La profanación completada durante el Bicentenario demanda acumular un nuevo capital simbólico, nuevas banderas, urdidas con valores que sean de todos. No de un solo sector, ni de una sola ideología, ni de una sola religión. Haber cumplido 200 años determina que ya tenemos edad para reconocer, en lo que se pretende universal, lo valioso y lo que no lo es.

El kirchnerismo ha tenido políticas sumamente valiosas, que no pueden ser desechadas en nombre de demonizar todo el kirchnerismo. Que sus líderes se hayan presentado como la dialéctica del capitalismo, cuando sólo encarnaban el enriquecimiento escandaloso (la Justicia dirá si también ilegal) de los que gobiernan un pueblo pobre, no invalida los logros por los que fueron tan masivamente respaldados en las urnas. El legado del valor de la persona del catolicismo es imperecedero para la humanidad y no puede ser subestimado por el proceder disvalioso de algunos de sus representantes, sean estos religiosos o –fundamentalmente- laicos.

Por lo mismo, así como no todo debe ser “antikirchnerismo” ni “anticatolicismo”, tampoco puede ser “todo kirchnerismo” ni “todo catolicismo”.

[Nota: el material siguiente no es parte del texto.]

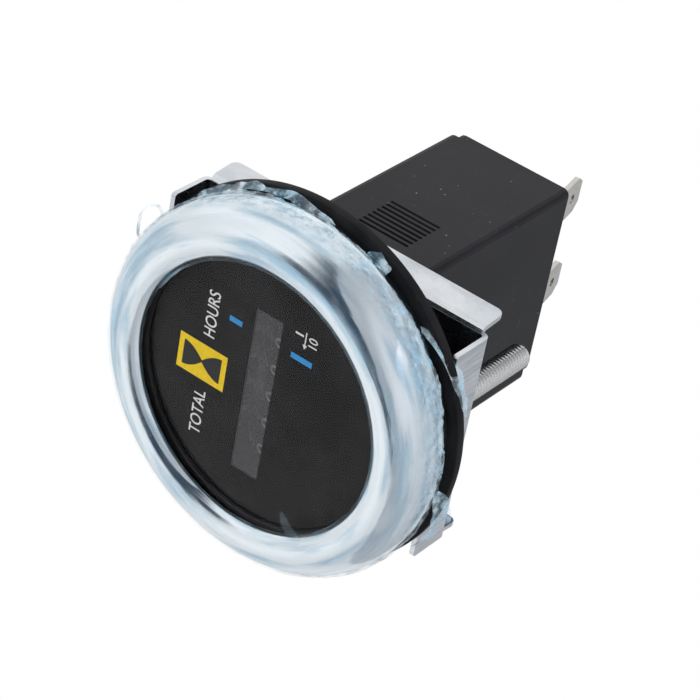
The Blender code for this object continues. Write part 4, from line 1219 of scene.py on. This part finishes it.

El filósofo tucumano Santiago Garmendia recordó, mientras reflexionaba sobre la construcción de los valores ciudadanos y el capital simbólico de la patria, las Cartas a un amigo alemán, escritas por Albert Camus.

Me decía usted: “La grandeza de mi país no tiene precio. Cuanto contribuya a llevarla a cabo es bueno. Y en un mundo en el que ya nada tiene sentido, quienes como nosotros, los jóvenes alemanes, tienen la fortuna de encontrarle uno al destino de su nación, deben sacrificárselo todo”. Por aquel entonces contaba usted con mi cariño, pero en eso me distanciaba ya de usted. “No”, le decía yo, “no puedo creer que haya que supeditarlo todo a la meta perseguida. Hay medios que no se justifican. Y me gustaría poder amar a mi país sin dejar de amar la justicia. No deseo para él cualquier tipo de grandeza y menos todavía la de la sangre y la mentira. Quiero que la justicia viva con él y le dé vida”.

La Patria no requiere que hagamos cualquier cosa por ella. Demanda, en todo caso, que haya cosas que, por ella, jamás estemos dispuestos a realizar.